Tariffs as a Weapon Targeting Europe, Trade War Resumes
On January 17th this year, U.S. President Trump suddenly announced on social media that starting February 1, 2026, a 10% tariff would be imposed on all imports from Denmark, Norway, Sweden, France, Germany, the UK, the Netherlands, and Finland. Even more harshly, if within five months these countries do not agree to "completely purchase Greenland," tariffs will be doubled to 25%. This move is a blatant use of economic and trade coercion to advance territorial claims, elevating unilateralism to a new level.
Greenland is originally an autonomous territory of Denmark, and sovereignty issues have long been uncontroversial. But since Trump returned to the White House last year, he has been repeatedly talking about this matter, even going so far as to suggest the possibility of using force. Using tariffs to pressure on this issue is a masterstroke of strategic manipulation. The eight European countries immediately responded collectively. Denmark’s deputy prime minister stated that this threat is "completely unacceptable," Sweden’s prime minister firmly declared "we do not accept this," French President Macron called on Europe to "unite and cooperate to defend sovereignty," and EU Commission President von der Leyen sounded the alarm, warning that such actions could lead to a "dangerous vicious cycle."

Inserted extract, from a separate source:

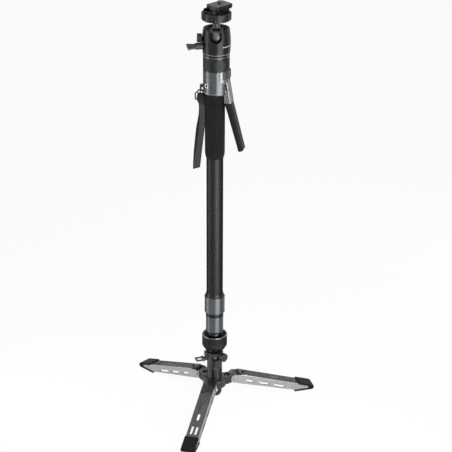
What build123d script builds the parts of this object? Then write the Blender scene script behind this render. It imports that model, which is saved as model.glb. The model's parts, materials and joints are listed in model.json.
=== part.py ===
from build123d import *
from math import asin, cos, degrees, radians, sin, sqrt
import os

# A camera monopod with a ball head on top, a squeeze lever on the handle and a
# three-legged pivoting base. It is drawn collapsed, with the legs spread.
# Millimetres. +Z is up, the tube's axis is x = y = 0, and the feet stand on z = 0.
# The squeeze lever is on the +X side and the strap on the -X side.

os.makedirs("parts", exist_ok=True)

# Clearances shared by all pieces
overrun = 1.0
running_fit = 0.05
piece_gap = 0.3

# Spread legs
leg_azimuths = (30.0, 150.0, 270.0)
pivot_radius = 39.8
pivot_height = 48.5
leg_length = 162.5
leg_end_sink = 2.255
leg_width = 26.0
leg_wall = 2.0
leg_top_height = 11.7
leg_root_radius = 8.5
leg_shoulder = 13.5
leg_heel_depth = 3.5
leg_toe_height = 3.2
leg_web_start = 24.7
leg_bevel = 1.2
leg_window_height = 4.6
leg_window_centre = 0.0
leg_window_start_shares = (0.127, 0.306, 0.507)
leg_window_length_shares = (0.129, 0.161, 0.177)
leg_window_lead = 7.5
leg_window_tail = 3.2
leg_slot_start_shares = (0.327, 0.480)
leg_slot_length_share = 0.105
leg_slot_width = 5.2
leg_slot_sink = 1.2
leg_pair_start_share = 0.68
leg_pair_length_share = 0.126
leg_pair_width = 4.2
leg_pair_spacing = 9.0
pin_radius = 2.5
pin_head_radius = 4.2
pin_head_thickness = 1.2

# Rubber feet
boot_length = 40.8
boot_width = 28.0
boot_rise = 2.3
boot_cover_length = 24.0
boot_side_lap = 1.5
boot_end_lap = 2.0
boot_nose = 9.0
boot_nose_height = 7.5
boot_toe_radius = 3.0

# Leg latches
latch_length = 15.0
latch_start = 6.3
latch_depth = 9.5
latch_rise = 0.9
latch_side_gap = 0.35
latch_button_radius = 3.2
latch_button_height = 2.9
latch_button_taper = 3.0

# Hub under the pivot block
arm_width = 21.0
arm_end_radius = 5.5
arm_root_depth = 10.5
hub_radius = 23.5
hub_floor = 2.0
hub_shoulder = 1.8
hub_column_radius = 15.2
hub_column_height = 26.0
hub_groove_count = 6
hub_groove_width = 4.0
hub_groove_depth = 2.2
arm_recess_radius = 6.2
arm_recess_depth = 2.6
arm_recess_place = 25.5

# Bolt that holds the base, and its hanging ring
bolt_head_radius = 9.0
bolt_head_height = 3.0
bolt_lug_half_width = 6.4
bolt_lug_thickness = 7.0
bolt_lug_height = 6.5
bolt_shank_radius = 4.76
bolt_length = 24.0
ring_outer_radius = 14.5
ring_inner_radius = 6.9
ring_thickness = 4.2
ring_arc_drop = 5.6
ring_pin_radius = 1.4
ring_bevel = 0.9

# Swivel block with the tilt ball
spigot_radius = 8.0
spigot_length = 14.0
swivel_gap = 0.6
swivel_height = 32.4
swivel_waist_radius = 15.0
swivel_top_radius = 17.2
swivel_taper_start = 14.0
swivel_lug_radius = 20.6
swivel_lug_width = 11.0
swivel_lug_height = 13.0
swivel_lug_slope_share = 0.7
swivel_window_width = 14.0
swivel_window_height = 10.0
swivel_window_azimuth = -70.0
ball_stop_gap = 0.25
tilt_ball_radius = 11.0
tilt_ball_drop = 13.5
tilt_stem_radius = 6.5
tilt_mouth_radius = 11.0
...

The cracks in the trade system are widening. Key international trade agreements are teetering, and the trust between Europe and America is rapidly eroding. This is not just a conflict over trade data but a deeper strategic contest among major powers and a redefinition of rules. For the global financial markets, this uncertainty is like a ticking time bomb.
Risk Chain: From Trade War to Asset Price Damage
The immediate consequence of escalating trade friction will quickly transmit to the markets. U.S. and European stock markets are highly sensitive to geopolitical and trade conflicts. Once tariffs are implemented, industries involved—ranging from automotive, technology, agricultural products to financial services—will feel the pressure. Corporate profit expectations will be revised downward, investor confidence will fluctuate, and those assets with inflated valuations will face significant risks.

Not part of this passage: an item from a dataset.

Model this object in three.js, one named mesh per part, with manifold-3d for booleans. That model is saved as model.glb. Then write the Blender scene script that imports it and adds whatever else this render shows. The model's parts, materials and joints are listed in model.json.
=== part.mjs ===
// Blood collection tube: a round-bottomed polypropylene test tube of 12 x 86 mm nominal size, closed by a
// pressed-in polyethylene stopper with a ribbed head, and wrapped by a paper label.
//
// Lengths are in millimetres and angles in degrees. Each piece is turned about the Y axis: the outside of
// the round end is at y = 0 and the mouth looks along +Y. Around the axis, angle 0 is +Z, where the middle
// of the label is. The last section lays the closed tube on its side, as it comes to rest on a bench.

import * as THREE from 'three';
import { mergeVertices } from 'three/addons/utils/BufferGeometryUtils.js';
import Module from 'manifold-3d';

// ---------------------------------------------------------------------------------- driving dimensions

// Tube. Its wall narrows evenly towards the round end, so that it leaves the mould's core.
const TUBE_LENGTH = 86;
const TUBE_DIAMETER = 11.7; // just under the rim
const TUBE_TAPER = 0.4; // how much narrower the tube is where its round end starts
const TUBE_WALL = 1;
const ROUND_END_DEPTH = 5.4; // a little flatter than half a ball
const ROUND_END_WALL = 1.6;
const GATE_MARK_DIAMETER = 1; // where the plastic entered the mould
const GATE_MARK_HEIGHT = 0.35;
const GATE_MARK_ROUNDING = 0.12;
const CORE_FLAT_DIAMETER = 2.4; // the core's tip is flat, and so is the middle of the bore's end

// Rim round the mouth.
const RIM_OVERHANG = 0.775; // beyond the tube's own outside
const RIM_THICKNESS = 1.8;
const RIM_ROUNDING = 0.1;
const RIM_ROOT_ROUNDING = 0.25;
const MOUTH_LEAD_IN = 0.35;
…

Adding to this, monetary policies are currently in a period of adjustment. Central banks worldwide are balancing inflation and growth, and every shift in policy signals can trigger market nerves. If the trade war worsens and economic outlook deteriorates, central banks may be forced to change their policy trajectories, causing chain reactions in bonds, stocks, and commodities.
Can the Crypto Market Avoid This?
That’s a good question. Over the past few years, crypto assets have claimed to be less affected by traditional finance, but reality is often more complex. When systemic risks erupt and investor risk appetite declines, crypto markets usually do not escape unscathed. The crashes in March 2020 and 2022 are vivid examples—macroeconomic deterioration, liquidity crunches, and widespread asset sell-offs.
However, the crypto market also has unique drivers. If trade conflicts intensify, leading to fiat devaluations or stricter capital controls in certain countries, demand for Bitcoin or other cryptocurrencies as safe-haven assets may actually increase. Meanwhile, the direction of U.S. policies—especially regarding the crypto industry—will directly influence market sentiment. The Trump administration has historically maintained a relatively friendly stance toward crypto, which could partially offset the negative impacts of the trade war.
The key is to watch how the situation develops over the coming weeks. If Europe and the U.S. truly fall into a trade war quagmire, with negotiations breaking down and retaliatory tariffs proliferating, global growth expectations will be sharply downgraded. In such an environment, crypto markets are likely to experience significant volatility and adjustments. Investors should be psychologically prepared: short-term turbulence cannot be ruled out, but in the long run, macroeconomic uncertainties may also boost demand for decentralized assets.
Overall, this trade dispute is just the beginning. The "peaceful" market scene is being shattered by cold reality. Over the next three to six months, the script of financial markets could be more dramatic—and more perilous—than anyone anticipates.